In our son’s case, he is now “opted out” of future lessons pushing LGBTQ+ activism and was assigned a separate book to read, an option from the earlier incarnation of the “Exploring the Unknown” lesson.
However, our son still had to sit through more “writing prompts” presented to the whole English class about the subject. On Friday, Oct. 22, the focus in class was the unfairness of “a push for transgender youth sports bans.”
In response, our son’s classmates had to write about either “what are our responsibilities to explore and create a more inclusive, equitable future” or “how do we hold or create space for change in society when we learn about people who have been marginalized?”
Not exactly a balanced look at the complex issue of allowing boys to play girls sports, and what states are doing to protect young women and their opportunities.

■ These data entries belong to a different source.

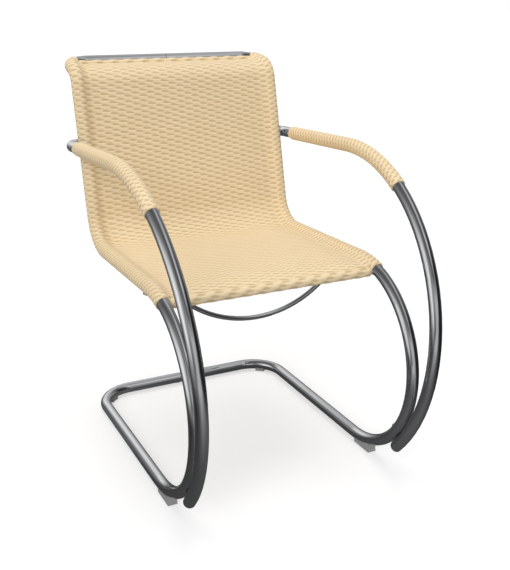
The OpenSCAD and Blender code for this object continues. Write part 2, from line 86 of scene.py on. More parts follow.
BOW_R = 0.005
BOW_END_RUN = 0.0164
BOW_END_R = 0.020
BOW_LINK = 0.002
SEAT_BOW_DEPTH = 0.0883
SEAT_BOW_AT = 0.0228
BACK_BOW_DEPTH = 0.070
BACK_BOW_AT = 0.150
TAB_T = 0.004
TAB_W = 0.016

# The weave: the pitch of its rows, the slant of a strand in its row, the heights of strands
# and stakes over the skin, and the counts of stakes over the face and round the tubes
ROW = 0.00618
SLANT = -0.4
SKIN_DROP = 0.0008
STRAND_WAVE = 0.0006
STRAND_CROWN = 0.0004
STAKE_WAVE = 0.0002
STAKE_CROWN = 0.0001
STAKE_HALF = 0.17
FACE_STAKES = 12.5
ROUND_STAKES = 5
SLEEVE_STAKES = 10
OVERLAP_STAKES = 0.3
OVERLAP_SINK = 0.0012
MAT_LIP = 0.0005
SIDE_DRAW = 4

# Winding of the edge rolls: strands round them, and stakes that a strand leans by
ROLL_START = 180
FRONT_STRANDS = 8
FRONT_LEAN = 1 / 2
TOP_STRANDS = 6
TOP_LEAN = 1 / 3

# Mesh lines within a row and within a stake's width, and their share on hidden inner walls
ROW_STEPS = (0, 0.17, 0.5, 0.83)
STAKE_STEPS = (0, 0.1, 0.22, 0.36, 0.5, 0.64, 0.78, 0.9)
INNER_STEP = 6
ROLL_INNER_STEP = 4
SAME_PLACE = 1e-6

# Mesh of the tubes
TUBE_SIDES = 40
BEND_STEP = 4
RIM_ROUND = 0.0005
SMOOTH_ANGLE = 20
TAB_ANGLES = (15, 35, 60, 90)
HALVES_MERGE = 0.0002


# Places and routes


def moved(x, y, z):
    return Matrix.Translation((x, y, z))


def turned(axis, angle):
    return Matrix.Rotation(radians(angle), 4, axis)


def polar(radius, angle):
    """A step in the side view, as (y, z)."""
    return np.array([radius * cos(radians(angle)), radius * sin(radians(angle))])


def at(point, angle):
    """A place in the side view, turned about the chair's width."""
    return moved(0, point[0], point[1]) @ turned("X", angle)


def at_bend(middle, radius, angle):
    """The start of a route that runs round a bend towards smaller angles."""
    return at(middle, angle - 270) @ moved(0, 0, -radius) @ turned("Z", 90) @ turned("Y", -90)


def bent(radius, angle):
    """The step that a bend makes, which turns from Z towards X."""
    return moved(radius, 0, 0) @ turned("Y", angle) @ moved(-radius, 0, 0)


class Route:
    """A bent centre line: legs are straight lengths, or bends as (radius, angle, roll)."""

    def __init__(self, start, legs):
        self.legs = []
        self.length = 0
        here = start
        for leg in legs:
            radius, angle, roll = leg if isinstance(leg, tuple) else (None, 0, 0)
            size = leg if radius is None else radius * radians(angle)
            self.legs.append((self.length, here @ turned("Z", roll), radius, roll))
            self.length += size
            if radius is None:
                here = here @ moved(0, 0, size)
            else:
                here = here @ turned("Z", roll) @ bent(radius, angle) @ turned("Z", -roll)

    def place(self, distance):
        """The frame of the route's cross-section at a distance along it."""
        for begin, start, radius, roll in reversed(self.legs):
            if distance >= begin or begin == 0:
                gone = distance - begin
                if radius is None:
                    return start @ moved(0, 0, gone)
                return start @ bent(radius, degrees(gone / radius)) @ turned("Z", -roll)

    def lay(self, distances, side, depth):
        """Points beside the route: side and depth are arrays of one row for each distance,
        measured along the cross-section's Y and X axes."""
        frames = np.array([self.place(d) for d in distances])
        centre, across, inwards = (frames[:, None, :3, column] for column in (3, 1, 0))
        return centre + side[..., None] * across + depth[..., None] * inwards


floor_z = FLOOR_GAP + TUBE_R
arc_c = np.array([-MID_Y, floor_z + FRONT_R])
seat_turn = 90 + SEAT_SLOPE - BACK_LEAN
bend_tangent = SEAT_BEND_R * sin(radians(seat_turn / 2)) / cos(radians(seat_turn / 2))
seat_angle = 90 - SEAT_SLOPE
back_angle = 90 - BACK_LEAN
tail_angle = back_angle - CURL_ANGLE
seat_start = arc_c + polar(FRONT_R, seat_angle)
corner = seat_start + polar(SEAT_RUN, -SEAT_SLOPE)
curl_start = corner + polar(BACK_RUN, back_angle)
curl_c = curl_start + polar(CURL_R, -BACK_LEAN)
curl_end = curl_c + polar(CURL_R, 90 + tail_angle)
top_corner = curl_end + polar(CURL_TAIL, tail_angle)
side_legs = [
    SEAT_RUN - bend_tangent,
    (SEAT_BEND_R, seat_turn, 180),
    BACK_RUN - bend_tangent,
    (CURL_R, CURL_ANGLE, 0),
    CURL_TAIL,
]

# The arms' own plane leans outwards from the place where they meet the front bends
contact = arc_c - polar(FRONT_R + TUBE_R + SADDLE_T / 2, CONTACT_ANGLE)
arm_c = arc_c + polar(ARM_R - FRONT_R - 2 * TUBE_R - SADDLE_T, CONTACT_ANGLE)
arm_top = arm_c + polar(ARM_R, 90 - ARM_SLOPE)
return_off = TUBE_R + WRAP_R + RETURN_GAP
arm_gap = return_off - (arm_top - corner) @ polar(1, -BACK_LEAN)
arm_reach = arm_gap / cos(radians(BACK_LEAN - ARM_SLOPE))
arm_run = arm_reach - return_off - ELBOW_SLACK
arm_back = arm_top + polar(arm_reach, -ARM_SLOPE)
arm_rise, arm_depth = arm_back[1] - contact[1], arm_back[0] - contact[0]
arm_aside = return_off - arm_depth * sin(radians(ARM_SPLAY))
arm_tilt = degrees(asin(arm_aside / (arm_rise * cos(radians(ARM_SPLAY)))))
in_arm = (
    moved(-SEAT_W / 2, contact[0], contact[1])
    @ turned("Z", ARM_SPLAY)
    @ turned("Y", -arm_tilt)
    @ moved(0, -contact[0], -contact[1])
)
elbow_r = return_off + ELBOW_SLACK
arm_top_angle = 90 - ARM_SLOPE
arm_start = 180 + CONTACT_ANGLE + degrees(ARM_FOOT / ARM_R)


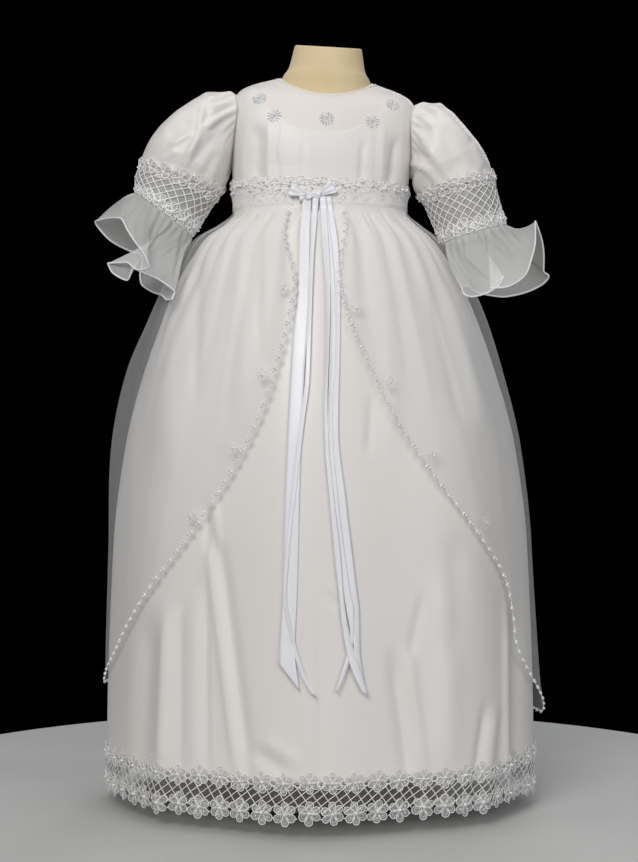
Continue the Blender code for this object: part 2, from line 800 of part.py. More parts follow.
def lace_band(name, pitches, place, low, high, lattice, step, rise):
    """A band of crossed threads between two solid borders.

    place gives a point for a pitch and a height. low and high give the two edges' heights
    at a pitch. lattice is the height of the lower row of openings and step the next row's.
    """
    verts, faces, index = [], [], {}

    def corner(key, pitch, height):
        index[key] = len(verts)
        verts.append(place(pitch, height))

    tall = step - rise
    for k in range(pitches):
        corner(("left", 0, k), k + THREAD_SHARE, lattice)
        corner(("right", 0, k), k + 1 - THREAD_SHARE, lattice)
        corner(("top", 0, k), k + 0.5, lattice + tall)
        corner(("bottom", 0, k), k + 0.5, lattice - tall)
    for k in range(1, pitches):
        corner(("left", 1, k), k - 0.5 + THREAD_SHARE, lattice + step)
        corner(("right", 1, k), k + 0.5 - THREAD_SHARE, lattice + step)
        corner(("top", 1, k), k, lattice + step + tall)
        corner(("bottom", 1, k), k, lattice + step - tall)
    for half in range(2 * pitches + 1):
        corner(("low", half), half / 2, low(half / 2))
        corner(("high", half), half / 2, high(half / 2))

    def face(*keys):
        faces.append(tuple(index[key] for key in keys))

    for k in range(pitches):
        face(("low", 2 * k), ("low", 2 * k + 1), ("bottom", 0, k), ("left", 0, k))
        face(("low", 2 * k + 1), ("low", 2 * k + 2), ("right", 0, k), ("bottom", 0, k))
    for k in range(1, pitches):
        face(("low", 2 * k), ("left", 0, k), ("right", 0, k - 1))
        face(("right", 0, k - 1), ("left", 0, k), ("bottom", 1, k))
        face(("right", 0, k - 1), ("bottom", 1, k), ("left", 1, k), ("top", 0, k - 1))
        face(("left", 0, k), ("top", 0, k), ("right", 1, k), ("bottom", 1, k))
        face(("left", 1, k), ("top", 1, k), ("high", 2 * k), ("high", 2 * k - 1))
        face(("top", 1, k), ("right", 1, k), ("high", 2 * k + 1), ("high", 2 * k))
    for k in range(1, pitches - 1):
        face(("right", 1, k), ("top", 0, k), ("left", 1, k + 1))
        face(("right", 1, k), ("left", 1, k + 1), ("high", 2 * k + 1))
    last = pitches - 1
    face(("low", 0), ("left", 0, 0), ("top", 0, 0), ("high", 0))
    face(("high", 0), ("top", 0, 0), ("left", 1, 1), ("high", 1))
    face(("low", 2 * pitches), ("high", 2 * pitches), ("top", 0, last), ("right", 0, last))
    face(("high", 2 * pitches), ("high", 2 * pitches - 1), ("right", 1, last), ("top", 0, last))
    thicken(add_object(name, verts, faces, "lace", LACE), LACE_WALL)


def make_hem_lace():
    """The border under the skirt's hem, its upper edge on the satin."""
    off = SATIN_WALL + 2 * SEAM_GAP
    for name, start in (("hem_lace_front", pi), ("hem_lace_back", 0.0)):
        def place(pitch, height, start=start):
            margin = SEAM_GAP / 0.24 / 2
            angle = mix(start + margin, start + pi - margin, pitch / HEM_PITCHES)
            return facet_point(angle, height, off)

        def low(pitch):
            return LACE_HEM + HEM_SCALLOP * abs(cos(pitch * pi / 2))

        def high(pitch):
            return HEM_LACE_TOP - HEM_SCALLOP * abs(cos(pitch * pi / 2))

        lace_band(name, HEM_PITCHES, place, low, high, HEM_LATTICE_LOW, LATTICE_STEP, THREAD_RISE)


def make_cuff(side, name, table):
    """A lace cuff in a front and a back half, from the ruffle's seam up to the sleeve."""
    for half, start in (("front", 0.0), ("back", pi)):
        def place(pitch, height, start=start):
            margin = SEAM_GAP / 0.09
            share = pitch / CUFF_PITCHES
            if side > 0:
                share = 1.0 - share
            turn = mix(start + margin, start + pi - margin, share)
            ring = between(table, 1.0 - height)
            return clear_of_skirt(ring_point(ring, turn, cos(SLEEVE_GATHERS * turn)), CUFF_CLEARANCE)

        lace_band(
            f"cuff_{name}_{half}", CUFF_PITCHES, place, lambda pitch: 0.0, lambda pitch: 1.0, 0.38, 0.20, 0.035
        )


# Bow and streamers

def make_bow():
    """The tied bow, two soft loops and a knot, on the waistband."""
    level = 1.0 + (CHEST - BOW_PLACE[1]) / (CHEST - WAIST)
    off = CLOTH_CLEARANCE + SATIN_WALL + 3 * SEAM_GAP + LACE_WALL
    rings = []
    for row in BOW:
        x = BOW_PLACE[0] + row.x * MM
        angle = 1.5 * pi + asin(signed_power(x / (TORSO[0].side * MM), TORSO_POWER / 2))
        back = torso_point(angle, level, off)
        ring = []
        for i in range(BOW_SIDES):
            turn = 2 * pi * i / BOW_SIDES
            depth = row.depth * MM * (1 + cos(turn)) * 1.1
            ring.append(Vector((x, back.y - depth, BOW_PLACE[1] + row.height * MM * sin(turn))))
        rings.append(ring)
    closed_loft("bow", rings, "ribbon", RIBBON)


def ribbon_rail(table, shift, off):
    """One edge of a streamer, down the front of the skirt."""
    heights = [table[0].height, 667] + [height for height in RIBBON_ROWS if height > table[-1].height]
    rail = []
    for height in heights + [table[-1].height]:
        x = row_at(table, height * MM).x + shift
        if height > WAIST / MM:
            level = 1.0 + (CHEST - height * MM) / (CHEST - WAIST)
            over_band = CLOTH_CLEARANCE + SATIN_WALL + LACE_WALL + 3 * SEAM_GAP
            surface = torso_point(1.5 * pi, level, over_band)
            rail.append(Vector((x, surface.y, height * MM)))
            continue
        row = row_at(SKIRT, height * MM)
        angle = 1.5 * pi + asin(x / row.left)
        surface = facet_point(angle, height * MM, SATIN_WALL + off + row.gather)
        rail.append(Vector((surface.x, surface.y, height * MM)))
    return rail


def make_ribbon(name, table, width):
    off = RIBBON_CLEARANCE
    rails = [ribbon_rail(table, shift, off) for shift in (-width / 2, width / 2)]
    rows = [[left, right] for left, right in zip(*rails)]
    rows.reverse()
    cloth(name, rows, RIBBON_WALL, "ribbon", RIBBON)


def make_ribbons():
    make_ribbon("ribbon_left", RIBBON_LEFT, 0.012)
    make_ribbon("ribbon_left_inner", RIBBON_LEFT_INNER, 0.003)
    make_ribbon("ribbon_right", RIBBON_RIGHT, 0.010)
    make_ribbon("ribbon_right_inner", RIBBON_RIGHT_INNER, 0.003)


for old in list(bpy.data.objects):
    bpy.data.objects.remove(old)
gown = bpy.data.collections.new("christening_gown")
bpy.context.scene.collection.children.link(gown)
root = bpy.data.objects.new("gown_root", None)
gown.objects.link(root)

make_form()
make_stand()
make_bodice()
make_waistband()
make_skirt()
make_overskirt()
make_hem_lace()
make_sleeve(-1, "left", SLEEVE_LEFT)
make_sleeve(1, "right", SLEEVE_RIGHT)
make_cuff(-1, "left", CUFF_LEFT)
make_cuff(1, "right", CUFF_RIGHT)
make_ruffle(-1, "left", RUFFLE_LEFT)
make_ruffle(1, "right", RUFFLE_RIGHT)
make_bow()
make_ribbons()
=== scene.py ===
"""Looks of a christening gown on a dress form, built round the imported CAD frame.

Metres, +Z up, front towards -Y. Left and right are those of a viewer who faces the front.
Angles go round the upright axis: 0 is at +X and 270 degrees is the front.
"""

import random
from collections import namedtuple
from math import cos, pi, radians, sin, tau

import bpy
import numpy as np
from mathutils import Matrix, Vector


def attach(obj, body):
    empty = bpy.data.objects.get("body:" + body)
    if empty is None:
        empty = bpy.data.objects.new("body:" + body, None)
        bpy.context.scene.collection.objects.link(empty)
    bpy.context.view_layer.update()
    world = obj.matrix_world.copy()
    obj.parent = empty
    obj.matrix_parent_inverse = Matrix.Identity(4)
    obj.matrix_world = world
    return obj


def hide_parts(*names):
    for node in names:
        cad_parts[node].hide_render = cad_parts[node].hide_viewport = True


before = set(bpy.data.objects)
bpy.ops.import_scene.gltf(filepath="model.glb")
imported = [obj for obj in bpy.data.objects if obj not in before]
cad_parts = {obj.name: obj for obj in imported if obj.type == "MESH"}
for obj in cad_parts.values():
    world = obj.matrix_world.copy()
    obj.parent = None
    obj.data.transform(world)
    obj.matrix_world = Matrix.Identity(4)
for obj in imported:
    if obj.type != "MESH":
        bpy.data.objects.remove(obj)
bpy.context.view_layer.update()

MM = 0.001
chance = random.Random(11)


def rows_of(kind, *given):
    """A table whose rows have the kind's named columns."""
    return tuple(kind(*row) for row in given)


# Walls and gaps of the solids that the cloth here lies on
SATIN_WALL = 0.0015
SHEER_WALL = 0.0010
LACE_WALL = 0.0011
SEAM_GAP = 0.0004
CLOTH_CLEARANCE = 0.0005

# Walls of the cloth that shows
SATIN_SHELL = 0.0007
SHEER_SHELL = 0.0003

# Heights that divide the gown
NECKLINE = 0.816
CHEST = 0.709
WAIST = 0.664
SATIN_HEM = 0.056

# The eye that sees the gown: its distance from the middle plane and its height
SIGHTED_FROM = 1.95
SIGHTED_HEIGHT = 0.418

# The torso's rings in millimetres: half width, then depth in front and behind
TorsoRow = namedtuple("TorsoRow", "height side front back")
TORSO = rows_of(
    TorsoRow,
    (709, 99.0, 66, 60),
    (664, 95, 67, 58),
    (640, 96, 68, 60),
    (600, 93, 66, 60),
)
TORSO_POWER = 2.4

# The form under the cloth: levels on the torso, and millimetres inside it
FormRing = namedtuple("FormRing", "level inset")
FORM_RINGS = rows_of(
    FormRing,
    (4.0, 3.0),
    (3.0, 3.0),
    (2.0, 3.0),
    (1.5, 3.0),
    (1.0, 5.0),
    (0.88, 5.0),
    (0.76, 3.5),
    (0.62, 2.0),
    (0.5, 2.0),
    (0.3, 2.0),
    (0.0, 0.3),
)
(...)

My Army career has made our family’s involvement in local communities quite transitory in nature. The sensitivities surrounding political involvement as an active-duty officer make me quite reluctant to tackle local issues.
However, I decided to look up the next election for the Howard County Board of Education and learned, much to my chagrin, that it won’t be until 2024. The good part, though, is that I will have time to find like-minded parents either to support school board candidates who share our values or to run themselves.
I do not want to cede control of our schools to political ideologues, but to make them places where the priority is teaching our children the skills they will need in life.
This will be an uphill struggle because pushers, patsies, and unwitting accomplices are everywhere in public school systems, openly advocating liberal indoctrination in every subject matter and in every district. But it is a fight we must have.